Though consumers are known to adopt experiential as well as rational information processing modes (Hirschman and Holbrook 1982; Holbrook and Hirschman 1982), the importance of the mode in which consumers process information to generate these similarity judgments has been left generally unexamined. In the information processing literature, marketers assume consumer operate under "bounded rationality" (Bettman, Luce and Payne 1998) and limited processing capacity and implicitly assume that consumers process information and make decisions according to a rule-based system that interacts with features of the decision-making environment to produce decisions.

However, considerable research in the cognitive psychology literature suggests that there are actually two distinct ways in which consumers process information: the associative (or "experiential") system, in which reasoning is based on principles of similarity and contiguity and the rule-based (or "rational") system, where reasoning is based upon the application of learned rules. These two systems may work independently but in conjunction, or may compete with each other to generate responses (see Sloman 1996 and Epstein 1994 for summaries). Since the rule-based system has some capacity to "overrule," although not completely repress, the associative system, it is not surprising that most research on consumer decision-making and information processing tends to assume some form of a rule-based system as the basis for the decision-making process.

Nevertheless, research in psychology suggests that these two systems of reasoning differ according to the nature and extent of the information they use in processing and the responses they produce. In fact, even when consumers are explicitly primed to use a rule-based system, the associative system actually "intrudes" upon the response, even "neutralizing" it. This suggests that it makes sense to try and examine more fully the impact of these two modes of processing on consumer response. Of course, marketers recognize that different types of consumer information processing exist, but usually examine these differences in the context of outcomes (Shiv and Fedorikhin 1999).

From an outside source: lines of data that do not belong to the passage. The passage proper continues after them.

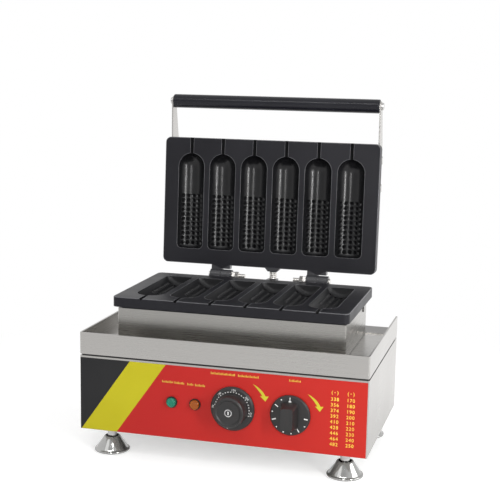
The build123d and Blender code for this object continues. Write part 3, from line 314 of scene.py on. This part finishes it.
coating = (0.0120, 0.0118, 0.0150)
sheet_steel = (0.56, 0.545, 0.525)
slot_finishes = {
    "stainless": brushed_steel("stainless", sheet_steel),
    "nonstick_black": cast_coating("nonstick_black", coating, 0.34, 0.44, 0.05, 0.22),
    "plated_steel": bright_plate("plated_steel", (0.62, 0.61, 0.60), 0.14, 0.24),
    "dark_screw": plain_metal("dark_screw", (0.06, 0.055, 0.05), (0.14, 0.13, 0.12), 90.0, 0.35, 0.5),
    "heater_tube": plain_metal("heater_tube", (0.20, 0.15, 0.12), (0.42, 0.38, 0.35), 30.0, 0.35, 0.55),
    "insulation_wool": wool(),
    "copper_sensor": plain_metal("copper_sensor", (0.62, 0.30, 0.18), (0.86, 0.50, 0.34), 40.0, 0.2, 0.34),
    "brass_terminal": plain_metal("brass_terminal", (0.60, 0.42, 0.16), (0.84, 0.66, 0.32), 60.0, 0.2, 0.34),
    "panel_print": printed_sheet(),
    "knob_black": moulding("knob_black", (0.021, 0.020, 0.020), 0.32, 0.44, gloss=0.45),
    "knob_disc": dial_disc(),
    "grip_black": moulding("grip_black", (0.012, 0.012, 0.016), 0.17, 0.23, 500.0, 0.04, 0.3),
    "black_plastic": moulding("black_plastic", grey(0.018), 0.42, 0.55, gloss=0.3),
    "ceramic_white": moulding("ceramic_white", (0.78, 0.77, 0.73), 0.25, 0.4),
    "lens_green": tinted_lens("lens_green", (0.006, 0.14, 0.085), (0.016, 0.30, 0.19)),
    "lens_amber": tinted_lens("lens_amber", (0.26, 0.055, 0.003), (0.44, 0.11, 0.008)),
    "black_rubber": moulding("black_rubber", grey(0.018), 0.62, 0.8, 700.0, 0.25),
}
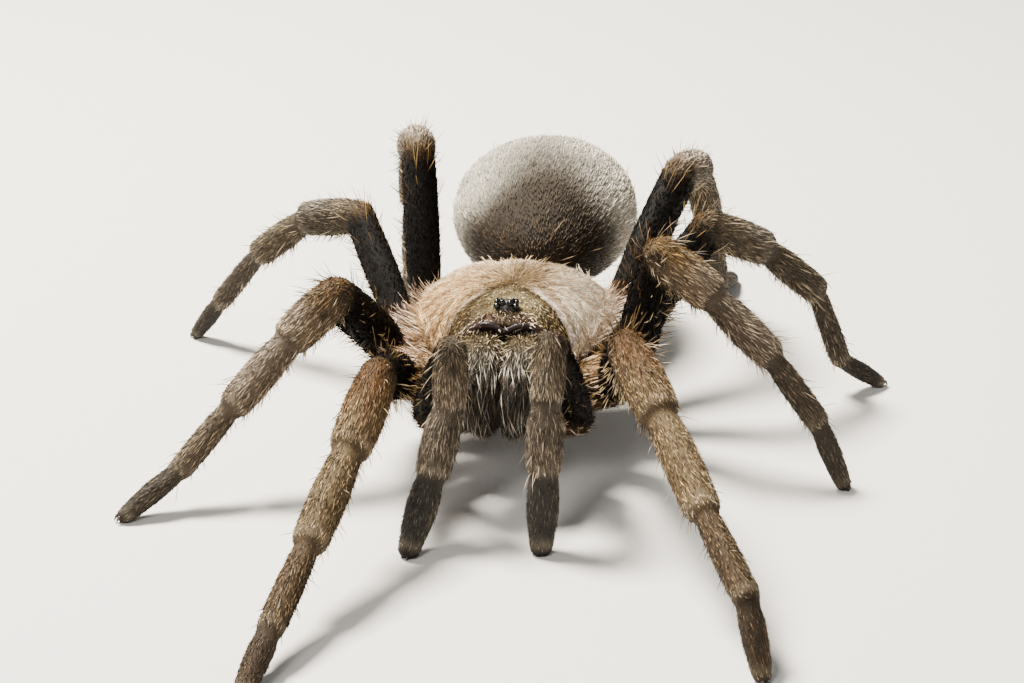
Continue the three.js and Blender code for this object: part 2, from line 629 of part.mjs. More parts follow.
// The plane that halves the bend of a joint: each of the two lengths keeps to its own side.
const bendPlane = (joint, before, after) => ({ point: joint, normal: before.clone().add(after) });
const turnedRound = ({ point, normal }) => ({ point, normal: normal.clone().negate() });
const FLOOR = { point: new THREE.Vector3(), normal: Z.clone().negate() };

function limb(name, stance) {
  const side = name.includes("left") ? 1 : -1;
  const isPalp = name.startsWith("palp");
  const pair = PAIRS[isPalp ? "palp" : name.at(-1)];
  const girths = isPalp ? PALP_GIRTHS : LEG_GIRTHS;
  const kinds = ["femur", "patella", "tibia", ...(isPalp ? ["tarsus"] : ["metatarsus", "tarsus"])];
  const coats = isPalp ? PALP_COAT : LIMB_COAT;
  const girthOf = (kind) => girths[kind].map((v, i) => (i < 3 ? v * pair.girth : v));
  const tip = girthOf("tarsus")[2];
  const lengths = [...pair.lengths.slice(0, -1), pair.lengths.at(-1) - FOOT.back * tip];
  const random = stream(SEED + 10 * pieces.length);
  const { joints, frames } = pose(side, pair.hip, lengths, stance, FOOT.height * tip);
  const root = vector(pair.root).setX(side * pair.root[0]);
  const coxaForward = joints[0].clone().sub(root).normalize();
  const forwards = [coxaForward, ...frames.map(forwardOf)];
  const planes = joints.slice(0, -1).map((joint, i) => bendPlane(joint, forwards[i], forwards[i + 1]));

  kinds.forEach((kind, i) => {
    if (kind === "tarsus" && !isPalp) return; // it is part of the foot
    const frame = frames[i];
    const inverse = frame.clone().invert();
    let solid = rod(lengths[i], girthOf(kind));
    const coat = limbCoat(lengths[i], girthOf(kind), coats[kind], random);
    if (!isPalp) coat.unshift(...kneeCrest(kind, lengths[i], girthOf(kind)));
    const isFoot = kind === "metatarsus";
    if (isFoot) {
      const step = inverse.clone().multiply(frames[i + 1]);
      solid = solid.add(moved(rod(lengths[i + 1], girthOf("tarsus")), step));
      coat.push(
        ...limbCoat(lengths[i + 1], girthOf("tarsus"), coats.tarsus, random).map((one) => ({
          ...one,
          root: one.root.applyMatrix4(step),
          normal: one.normal.transformDirection(step),
          along: one.along.clone().transformDirection(step),
        })),
      );
    }
    solid = keepBehind(solid, planeIn(turnedRound(planes[i]), inverse));
    const next = planes[i + 1];
    if (next && !isFoot) solid = keepBehind(solid, planeIn(next, inverse));
    solid = keepBehind(solid, planeIn(FLOOR, inverse), 0);
    const colour = kind === "femur" ? COLOURS.femur : COLOURS.limb;
    piece(`${name}_${isFoot ? "foot" : kind}`, largest(solid), frame, { colour, coat });
  });

  const frame = limbFrame(root, coxaForward, Z);
  const coxa = rod(joints[0].distanceTo(root), girthOf("coxa"));
  return { name, frame, side, root, hip: joints[0], coxa: keepBehind(moved(coxa, frame), planes[0]) };
}

const limbs = Object.entries(STANCE).map(([name, stance]) => limb(name, stance));

// Coxae are cut clear of the core, of the carapace, of the chelicerae and of each other.
const coreClear = moved(bodyCore(GAP), prosoma);
const underside = planeIn({ point: new THREE.Vector3(0, 0, -GAP), normal: Z }, prosoma);
const halfWay = (a, b) => a.clone().add(b).multiplyScalar(0.5);
for (const word of ["left", "right"]) {
  const names = [`palp_${word}`, ...[1, 2, 3, 4].map((n) => `leg_${word}_${n}`)];
  const row = names.map((name) => limbs.find((one) => one.name === name));
  row.forEach((here, i) => {
    let solid = keepBehind(here.coxa.subtract(coreClear), underside, 0);
    [row[i - 1], row[i + 1]].filter(Boolean).forEach((other) => {
      const point = halfWay(here.root, other.root);
      const normal = new THREE.Vector3().crossVectors(halfWay(here.hip, other.hip).sub(point), Z);
      if (normal.dot(other.hip.clone().sub(here.hip)) < 0) normal.negate();
      solid = keepBehind(solid, { point, normal });
    });
    if (i === 0) solid = solid.subtract(moved(chelicera(here.side, GAP), prosoma));
    const local = moved(largest(solid), here.frame.clone().invert());
    piece(`${here.name}_coxa`, local, here.frame, { colour: COLOURS.coxa });
  });
}

// ---------------------------------------------------------------------------------------------------------------
// Coat
// ---------------------------------------------------------------------------------------------------------------

const boxesNear = (a, b) => [0, 1, 2].every((i) => a.min[i] - GAP < b.max[i] && b.min[i] - GAP < a.max[i]);
const parts = pieces.map((one) => {
  const core = moved(one.solid, one.frame);
  return { ...one, core, solids: [{ solid: core, box: core.boundingBox() }] };
});

// Whether a lock stands clear of the floor and of every piece but its own.
function isClear(solid, box, own) {
  if (box.min[2] < GAP) return false;
  const others = parts.filter((other) => other !== own).flatMap((other) => other.solids);
  return others.every((other) => !boxesNear(box, other.box) || solid.minGap(other.solid, 2 * GAP) >= GAP);
}

// Each lock is shortened until it stands clear, or left out.
parts.forEach((own) =>
  own.coat.forEach((one) => {
    for (let length = one.length; length >= LOCK.shortest; length *= 0.85) {
      const solid = moved(lock({ ...one, length }), own.frame);
      const box = solid.boundingBox();
      if (!isClear(solid, box, own)) continue;
      own.solids.push({ solid, box });
      return;
    }
  }),
);

// ---------------------------------------------------------------------------------------------------------------
// Assembly
// ---------------------------------------------------------------------------------------------------------------

const spider = new THREE.Group();
const groups = new Map();
parts.forEach(({ name, solids, frame, colour, roughness }) => {
  const [system] = name.match(/^(leg|palp)_(left|right)(_\d)?/) ?? ["body"];
  if (!groups.has(system)) {
    groups.set(system, new THREE.Group());
    spider.add(groups.get(system));
  }
  const material = new THREE.MeshStandardMaterial({ color: colour, roughness, metalness: 0 });
  const whole = largest(solids.reduce((sum, one) => sum.add(one.solid), solids[0].solid));
  const mesh = new THREE.Mesh(geometryOf(moved(whole, frame.clone().invert())), material);
  mesh.name = name;
  mesh.applyMatrix4(frame);
  groups.get(system).add(mesh);
});

// The origin goes under the middle of the whole, on the floor.
const extent = new THREE.Box3().setFromObject(spider, true);
const centre = extent.getCenter(new THREE.Vector3());
spider.position.set(-centre.x, -centre.y, -extent.min.z);

export default spider;
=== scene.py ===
"""A life-size tarantula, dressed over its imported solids.

A carapace plate and one skin for the rest of the body carry a coat of short fur, longer hairs and bristles.
Eyes, fangs, claws and the lip of the head are pieces of their own. Shapes are worked out in millimetres in
the spider's own frame, in which it faces -Y and stands on z = 0, and are placed in metres on the solids.
"""

import sys
import logging
import math
from dataclasses import dataclass, replace
from enum import Enum, IntEnum
from typing import Any, Iterable, Sequence

import bmesh
import bpy
import numpy as np
from bpy.types import Material, Mesh, Object
from mathutils import Matrix, Vector
from mathutils.kdtree import KDTree


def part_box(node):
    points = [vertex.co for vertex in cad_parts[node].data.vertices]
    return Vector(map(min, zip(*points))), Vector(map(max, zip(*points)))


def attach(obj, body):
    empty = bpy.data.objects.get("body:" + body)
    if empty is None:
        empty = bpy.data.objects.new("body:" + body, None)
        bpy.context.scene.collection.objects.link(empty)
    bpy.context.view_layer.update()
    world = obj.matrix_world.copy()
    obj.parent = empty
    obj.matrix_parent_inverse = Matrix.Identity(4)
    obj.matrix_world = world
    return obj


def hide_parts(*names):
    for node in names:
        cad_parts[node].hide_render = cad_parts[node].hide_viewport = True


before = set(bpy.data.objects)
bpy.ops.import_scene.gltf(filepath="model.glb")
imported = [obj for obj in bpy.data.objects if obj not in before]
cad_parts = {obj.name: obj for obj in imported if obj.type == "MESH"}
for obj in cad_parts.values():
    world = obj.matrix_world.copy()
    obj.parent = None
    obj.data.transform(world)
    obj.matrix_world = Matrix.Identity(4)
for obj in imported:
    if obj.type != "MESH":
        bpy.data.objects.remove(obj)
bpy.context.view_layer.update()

Array = np.ndarray
Faces = list[tuple[int, ...]]
Shape = tuple[Array, Faces]  # vertices and faces
Sizes = tuple[float, ...]
Knots = tuple[Sizes, ...]  # rows of sizes, in order of place
LOG = logging.getLogger("tarantula")
MM = 0.001
TONES = "Tones"  # the colour attribute of the skin and the coat
BAKE_MAP = "OFBake"  # the coat's map of where each hair is rooted
UP = np.array([0.0, 0.0, 1.0])
SIDES = (-1.0, 1.0)  # right and left, as the sign of x


# ---------- Numbers and colours ----------


def tone(code: int) -> Array:
    """Turn a screen colour such as 0xC8B090 into linear red, green and blue.

    Args:
        code: The colour as a hexadecimal number.

    Returns:
        Three numbers from 0 to 1.
    """
    srgb = np.array([(code >> shift) & 255 for shift in (16, 8, 0)]) / 255.0
    return np.where(srgb <= 0.04045, srgb / 12.92, ((srgb + 0.055) / 1.055) ** 2.4)


def mix(first: Array, second: Array, share: Array | float) -> Array:
    """Blend colours or numbers.

    Args:
        first: What a share of 0 gives.
        second: What a share of 1 gives.
        share: One number, or one for each point.

    Returns:
        The blend, with one row for each point if share has many.
    """
    weight = np.clip(np.asarray(share, float), 0.0, 1.0)
    if weight.ndim == 1 and (np.ndim(first) >= 1 or np.ndim(second) >= 1):
        wide = np.shape(first)[-1:] == (3,) or np.shape(second)[-1:] == (3,)
        weight = weight[:, None] if wide else weight
    return first * (1.0 - weight) + second * weight


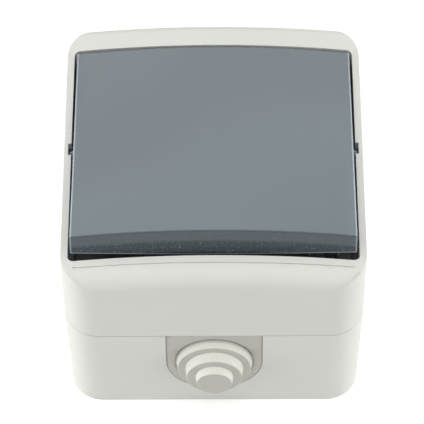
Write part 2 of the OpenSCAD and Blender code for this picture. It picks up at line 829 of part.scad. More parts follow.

Importantly, some consumer behavior researchers (e.g., Holbrook and Hirschman 1982, Hirschman and Holbrook 1982, Epstein, Donovan and Denes-Raj 1999) argue that the particular information processing model a consumer adopts, experiential versus rational, could impact her mental representation of object or events. This suggests, as one example, that consumers’ cognitive structure formed from perceptions among individual stimuli, say from similarity judgments, might also different depending on the particular information processing mode adopted.

Yet, studies of consumers’ cognitive representations of structure implicitly assume that consumers perceive similarity among products according to a rule-based, rational processing system. These studies have examined derived structures among products and found that the derived structures may vary by factors such as the type of product being judged, and how the judgments were made. Glazer and Nakamoto’s (1991) results on compensatory versus noncompensatory processing makes sense in the context of goal-directed information processing, but the question immediately arises: what happens if consumers are in an experiential mode? Thus, it remains unanswered whether the same pattern of results will be observed when an associative, experiential processing mode is in effect. Such answers have implications for research in information processing and market structure.

Therefore, we examine in this paper how these two processing modes (rule-based/rational versus associative/experiential) affect consumers’ cognitive structures underlying similarity judgments. The central premise of this investigation is that the processing mode influences the information processing system that is invoked, which in turn influences the processing effort and the manner in which objects under evaluation are mentally represented relative to each other.

Specifically, we hypothesize that under an experiential processing mode, the associative system of processing is invoked and the resulting cognitive representation of a set of objects will generate a similarity matrix relatively more consistent with a dimensional, spatial representation. On the other hand, when the same set of objects is evaluated under a rational processing mode, then some form of a rule-based system is invoked, and the cognitive representation will generate a similarity matrix relatively more consistent with a hierarchical, tree representation. More generally, we propose that the mental representation of objects is the result of an interaction between the true structure of objects and the processing mode adopted to evaluate them.